[Supplied records]:
──────────

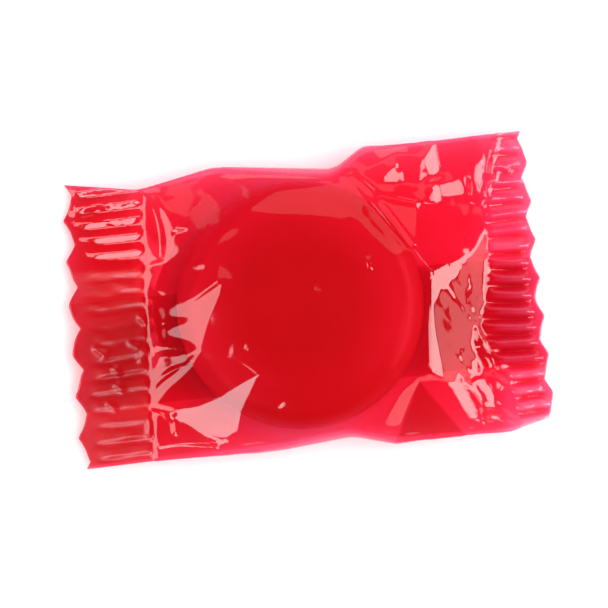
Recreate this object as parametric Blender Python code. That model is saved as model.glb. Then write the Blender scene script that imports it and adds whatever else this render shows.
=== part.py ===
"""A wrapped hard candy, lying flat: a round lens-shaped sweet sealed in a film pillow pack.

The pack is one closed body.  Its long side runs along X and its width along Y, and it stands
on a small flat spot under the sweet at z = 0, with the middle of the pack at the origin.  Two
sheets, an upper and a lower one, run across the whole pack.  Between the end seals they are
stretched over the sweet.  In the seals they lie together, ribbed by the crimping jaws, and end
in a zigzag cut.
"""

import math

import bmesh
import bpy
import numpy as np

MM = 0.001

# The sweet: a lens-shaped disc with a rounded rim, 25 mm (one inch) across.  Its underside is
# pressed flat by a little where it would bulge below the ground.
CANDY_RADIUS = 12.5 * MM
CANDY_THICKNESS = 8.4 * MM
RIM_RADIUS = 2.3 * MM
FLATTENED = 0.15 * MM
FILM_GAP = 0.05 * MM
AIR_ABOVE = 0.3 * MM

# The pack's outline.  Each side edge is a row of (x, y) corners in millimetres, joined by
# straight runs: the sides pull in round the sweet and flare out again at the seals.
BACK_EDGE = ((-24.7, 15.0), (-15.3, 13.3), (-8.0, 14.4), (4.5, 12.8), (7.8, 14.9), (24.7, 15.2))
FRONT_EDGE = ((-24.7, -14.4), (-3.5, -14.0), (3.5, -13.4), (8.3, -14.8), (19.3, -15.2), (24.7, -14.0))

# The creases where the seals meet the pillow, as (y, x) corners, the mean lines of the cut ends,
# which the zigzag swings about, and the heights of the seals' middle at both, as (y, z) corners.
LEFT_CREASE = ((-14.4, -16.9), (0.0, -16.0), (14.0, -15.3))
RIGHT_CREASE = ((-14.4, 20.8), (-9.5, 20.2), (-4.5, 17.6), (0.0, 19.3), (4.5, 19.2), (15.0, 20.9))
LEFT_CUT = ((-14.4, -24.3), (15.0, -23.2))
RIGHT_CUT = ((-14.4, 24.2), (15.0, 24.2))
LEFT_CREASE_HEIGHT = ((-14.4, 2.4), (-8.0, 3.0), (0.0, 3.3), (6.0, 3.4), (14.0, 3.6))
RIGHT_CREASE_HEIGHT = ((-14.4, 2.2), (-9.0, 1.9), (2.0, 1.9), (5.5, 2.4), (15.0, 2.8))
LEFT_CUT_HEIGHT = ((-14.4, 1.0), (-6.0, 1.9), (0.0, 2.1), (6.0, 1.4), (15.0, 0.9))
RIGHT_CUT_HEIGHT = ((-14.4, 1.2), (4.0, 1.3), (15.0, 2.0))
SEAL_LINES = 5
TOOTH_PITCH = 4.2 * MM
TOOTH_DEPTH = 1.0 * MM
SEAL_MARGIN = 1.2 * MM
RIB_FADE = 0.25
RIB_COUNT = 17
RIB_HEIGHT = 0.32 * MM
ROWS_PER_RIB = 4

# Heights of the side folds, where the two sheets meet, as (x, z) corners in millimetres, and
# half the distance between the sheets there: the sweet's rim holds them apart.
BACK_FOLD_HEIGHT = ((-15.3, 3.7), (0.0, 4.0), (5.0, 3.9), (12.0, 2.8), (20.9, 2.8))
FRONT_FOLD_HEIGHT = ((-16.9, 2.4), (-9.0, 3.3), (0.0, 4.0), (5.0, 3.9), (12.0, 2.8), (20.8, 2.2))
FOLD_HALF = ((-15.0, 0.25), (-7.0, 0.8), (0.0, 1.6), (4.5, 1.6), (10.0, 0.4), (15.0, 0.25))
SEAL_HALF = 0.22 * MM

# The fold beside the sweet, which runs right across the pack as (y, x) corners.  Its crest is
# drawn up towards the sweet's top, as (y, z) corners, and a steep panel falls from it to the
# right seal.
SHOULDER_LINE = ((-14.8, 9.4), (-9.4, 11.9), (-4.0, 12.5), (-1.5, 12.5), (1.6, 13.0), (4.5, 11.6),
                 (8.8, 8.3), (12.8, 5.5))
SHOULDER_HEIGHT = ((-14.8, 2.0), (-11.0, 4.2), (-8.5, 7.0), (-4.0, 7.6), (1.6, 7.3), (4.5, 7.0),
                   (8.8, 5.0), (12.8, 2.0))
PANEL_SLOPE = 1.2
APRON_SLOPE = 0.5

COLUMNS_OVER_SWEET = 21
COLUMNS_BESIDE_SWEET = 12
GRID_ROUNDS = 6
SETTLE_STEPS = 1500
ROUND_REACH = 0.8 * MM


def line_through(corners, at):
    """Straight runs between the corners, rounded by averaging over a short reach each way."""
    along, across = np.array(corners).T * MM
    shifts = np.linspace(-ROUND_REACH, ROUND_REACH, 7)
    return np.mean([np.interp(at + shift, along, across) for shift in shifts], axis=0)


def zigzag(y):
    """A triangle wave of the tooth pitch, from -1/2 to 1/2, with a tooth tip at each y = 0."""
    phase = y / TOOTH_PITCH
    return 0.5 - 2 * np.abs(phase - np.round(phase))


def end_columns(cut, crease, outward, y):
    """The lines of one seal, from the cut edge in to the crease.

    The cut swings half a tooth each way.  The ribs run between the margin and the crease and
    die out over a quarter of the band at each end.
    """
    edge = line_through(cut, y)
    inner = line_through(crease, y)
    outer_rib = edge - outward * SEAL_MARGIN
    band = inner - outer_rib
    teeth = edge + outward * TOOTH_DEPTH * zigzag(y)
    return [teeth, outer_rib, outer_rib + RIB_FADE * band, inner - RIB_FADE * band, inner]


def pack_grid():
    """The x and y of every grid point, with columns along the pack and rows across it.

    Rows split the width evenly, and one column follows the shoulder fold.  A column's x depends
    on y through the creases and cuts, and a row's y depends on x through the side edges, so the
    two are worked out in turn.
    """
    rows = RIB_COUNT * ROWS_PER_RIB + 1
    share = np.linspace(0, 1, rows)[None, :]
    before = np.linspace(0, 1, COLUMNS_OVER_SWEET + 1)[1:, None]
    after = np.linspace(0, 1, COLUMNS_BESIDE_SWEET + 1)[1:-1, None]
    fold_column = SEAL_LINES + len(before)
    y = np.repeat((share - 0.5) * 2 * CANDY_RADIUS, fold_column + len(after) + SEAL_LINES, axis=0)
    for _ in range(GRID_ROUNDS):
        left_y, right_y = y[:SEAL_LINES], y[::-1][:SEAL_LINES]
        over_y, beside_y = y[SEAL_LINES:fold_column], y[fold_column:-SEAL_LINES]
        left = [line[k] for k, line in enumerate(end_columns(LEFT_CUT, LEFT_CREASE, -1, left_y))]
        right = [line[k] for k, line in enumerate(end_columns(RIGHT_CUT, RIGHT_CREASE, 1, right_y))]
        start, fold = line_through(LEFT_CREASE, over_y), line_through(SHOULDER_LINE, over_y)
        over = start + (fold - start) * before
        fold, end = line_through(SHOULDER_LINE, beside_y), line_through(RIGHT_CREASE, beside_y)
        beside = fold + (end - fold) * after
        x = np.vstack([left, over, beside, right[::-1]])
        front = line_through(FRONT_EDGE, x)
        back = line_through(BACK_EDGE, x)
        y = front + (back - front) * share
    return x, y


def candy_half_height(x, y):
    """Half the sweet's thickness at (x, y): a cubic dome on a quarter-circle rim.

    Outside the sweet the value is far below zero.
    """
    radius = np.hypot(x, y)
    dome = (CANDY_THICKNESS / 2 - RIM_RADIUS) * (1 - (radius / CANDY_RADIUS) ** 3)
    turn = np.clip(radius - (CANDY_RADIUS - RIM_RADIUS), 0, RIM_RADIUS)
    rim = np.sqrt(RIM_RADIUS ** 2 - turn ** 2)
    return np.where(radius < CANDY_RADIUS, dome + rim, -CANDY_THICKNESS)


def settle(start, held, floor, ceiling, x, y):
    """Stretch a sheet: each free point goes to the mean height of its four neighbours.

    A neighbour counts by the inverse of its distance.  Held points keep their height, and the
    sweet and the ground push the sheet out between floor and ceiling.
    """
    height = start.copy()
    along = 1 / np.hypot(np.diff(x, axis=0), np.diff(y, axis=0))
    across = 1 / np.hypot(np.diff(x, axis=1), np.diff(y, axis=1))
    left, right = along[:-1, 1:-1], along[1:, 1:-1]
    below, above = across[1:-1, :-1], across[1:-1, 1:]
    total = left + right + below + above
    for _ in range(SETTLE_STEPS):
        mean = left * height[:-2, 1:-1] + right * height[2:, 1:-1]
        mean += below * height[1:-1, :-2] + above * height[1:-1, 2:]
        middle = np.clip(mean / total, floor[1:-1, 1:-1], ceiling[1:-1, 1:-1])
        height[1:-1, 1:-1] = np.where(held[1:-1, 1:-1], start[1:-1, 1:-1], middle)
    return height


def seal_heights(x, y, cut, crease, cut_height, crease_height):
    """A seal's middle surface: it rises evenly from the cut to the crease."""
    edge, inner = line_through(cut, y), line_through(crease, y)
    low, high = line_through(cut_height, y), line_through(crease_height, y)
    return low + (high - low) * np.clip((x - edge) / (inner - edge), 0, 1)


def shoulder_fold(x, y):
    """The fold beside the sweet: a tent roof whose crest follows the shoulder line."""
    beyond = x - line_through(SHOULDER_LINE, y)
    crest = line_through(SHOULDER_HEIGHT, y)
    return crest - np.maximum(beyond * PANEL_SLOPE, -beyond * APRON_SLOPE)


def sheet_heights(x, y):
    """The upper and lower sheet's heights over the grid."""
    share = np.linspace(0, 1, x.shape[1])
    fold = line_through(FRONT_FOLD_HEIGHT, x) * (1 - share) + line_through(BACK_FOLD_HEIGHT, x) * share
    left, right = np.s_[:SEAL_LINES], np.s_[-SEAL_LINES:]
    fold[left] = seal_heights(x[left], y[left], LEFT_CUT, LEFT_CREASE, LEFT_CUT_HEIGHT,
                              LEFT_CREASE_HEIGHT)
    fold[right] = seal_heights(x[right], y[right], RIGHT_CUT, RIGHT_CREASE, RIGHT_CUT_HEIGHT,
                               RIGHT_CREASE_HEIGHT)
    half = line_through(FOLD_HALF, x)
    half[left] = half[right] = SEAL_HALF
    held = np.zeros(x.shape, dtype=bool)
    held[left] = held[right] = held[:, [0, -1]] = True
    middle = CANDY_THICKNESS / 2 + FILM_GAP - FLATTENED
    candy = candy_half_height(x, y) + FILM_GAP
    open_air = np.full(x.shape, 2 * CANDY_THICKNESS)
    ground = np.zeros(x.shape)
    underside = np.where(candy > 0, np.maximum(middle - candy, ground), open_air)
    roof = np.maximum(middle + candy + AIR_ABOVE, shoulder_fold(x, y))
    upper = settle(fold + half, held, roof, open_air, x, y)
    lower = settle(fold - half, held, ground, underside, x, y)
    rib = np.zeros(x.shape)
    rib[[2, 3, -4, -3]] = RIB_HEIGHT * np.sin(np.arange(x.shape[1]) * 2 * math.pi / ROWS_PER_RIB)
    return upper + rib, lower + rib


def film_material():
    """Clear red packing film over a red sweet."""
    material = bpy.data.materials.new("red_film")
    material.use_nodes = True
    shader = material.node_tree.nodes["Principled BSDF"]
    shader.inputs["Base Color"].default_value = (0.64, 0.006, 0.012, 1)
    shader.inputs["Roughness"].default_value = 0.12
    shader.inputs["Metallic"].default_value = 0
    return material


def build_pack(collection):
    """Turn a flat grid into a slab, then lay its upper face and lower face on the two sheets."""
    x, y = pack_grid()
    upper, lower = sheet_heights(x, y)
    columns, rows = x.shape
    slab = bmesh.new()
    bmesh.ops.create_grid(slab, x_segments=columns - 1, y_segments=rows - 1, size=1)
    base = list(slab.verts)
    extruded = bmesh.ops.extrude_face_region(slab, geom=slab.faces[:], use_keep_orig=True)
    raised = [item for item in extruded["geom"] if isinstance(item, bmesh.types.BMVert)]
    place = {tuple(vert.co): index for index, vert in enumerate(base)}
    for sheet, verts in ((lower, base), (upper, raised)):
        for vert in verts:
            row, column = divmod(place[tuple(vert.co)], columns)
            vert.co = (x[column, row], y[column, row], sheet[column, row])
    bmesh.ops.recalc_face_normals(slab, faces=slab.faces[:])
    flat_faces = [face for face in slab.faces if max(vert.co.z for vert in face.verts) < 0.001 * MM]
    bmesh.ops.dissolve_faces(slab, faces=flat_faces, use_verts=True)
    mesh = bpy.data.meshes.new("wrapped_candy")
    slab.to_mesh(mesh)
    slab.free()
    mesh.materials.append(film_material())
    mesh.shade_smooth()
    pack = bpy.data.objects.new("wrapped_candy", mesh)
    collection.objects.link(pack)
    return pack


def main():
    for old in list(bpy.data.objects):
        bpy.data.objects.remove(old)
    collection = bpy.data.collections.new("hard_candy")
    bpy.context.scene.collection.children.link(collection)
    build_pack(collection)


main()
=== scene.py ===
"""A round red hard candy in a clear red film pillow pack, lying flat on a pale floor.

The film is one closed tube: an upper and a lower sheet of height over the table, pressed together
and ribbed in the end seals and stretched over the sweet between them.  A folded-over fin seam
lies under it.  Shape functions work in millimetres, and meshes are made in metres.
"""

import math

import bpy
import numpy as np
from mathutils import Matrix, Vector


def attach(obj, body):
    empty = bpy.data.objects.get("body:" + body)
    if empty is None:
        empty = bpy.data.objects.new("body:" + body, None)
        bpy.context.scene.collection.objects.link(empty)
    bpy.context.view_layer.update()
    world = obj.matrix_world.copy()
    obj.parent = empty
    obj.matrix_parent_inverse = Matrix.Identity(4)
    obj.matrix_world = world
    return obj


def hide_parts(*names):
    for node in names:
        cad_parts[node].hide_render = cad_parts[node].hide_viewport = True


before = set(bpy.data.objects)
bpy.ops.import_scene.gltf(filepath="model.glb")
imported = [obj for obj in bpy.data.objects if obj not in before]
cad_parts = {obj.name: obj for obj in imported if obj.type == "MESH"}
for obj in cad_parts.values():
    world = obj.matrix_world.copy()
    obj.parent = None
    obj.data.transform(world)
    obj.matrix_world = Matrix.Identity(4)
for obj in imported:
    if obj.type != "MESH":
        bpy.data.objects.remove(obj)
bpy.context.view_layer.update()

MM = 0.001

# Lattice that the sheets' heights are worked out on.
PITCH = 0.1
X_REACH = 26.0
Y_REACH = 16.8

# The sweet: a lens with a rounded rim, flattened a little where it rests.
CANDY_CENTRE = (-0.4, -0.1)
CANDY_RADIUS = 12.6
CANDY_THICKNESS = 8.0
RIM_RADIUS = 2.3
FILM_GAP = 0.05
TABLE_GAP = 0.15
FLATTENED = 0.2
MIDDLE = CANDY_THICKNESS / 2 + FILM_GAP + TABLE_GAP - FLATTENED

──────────

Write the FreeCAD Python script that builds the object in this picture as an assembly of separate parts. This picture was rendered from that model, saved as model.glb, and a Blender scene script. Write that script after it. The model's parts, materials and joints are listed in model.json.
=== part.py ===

──────────

[Exercise instructions]:
Print only the run of lines that begins with the line containing "Recreate this object" and ends with the line containing "film pillow pack.", both included, exactly as they read.

[Answer for the task]:
Recreate this object as parametric Blender Python code. That model is saved as model.glb. Then write the Blender scene script that imports it and adds whatever else this render shows.
=== part.py ===
"""A wrapped hard candy, lying flat: a round lens-shaped sweet sealed in a film pillow pack.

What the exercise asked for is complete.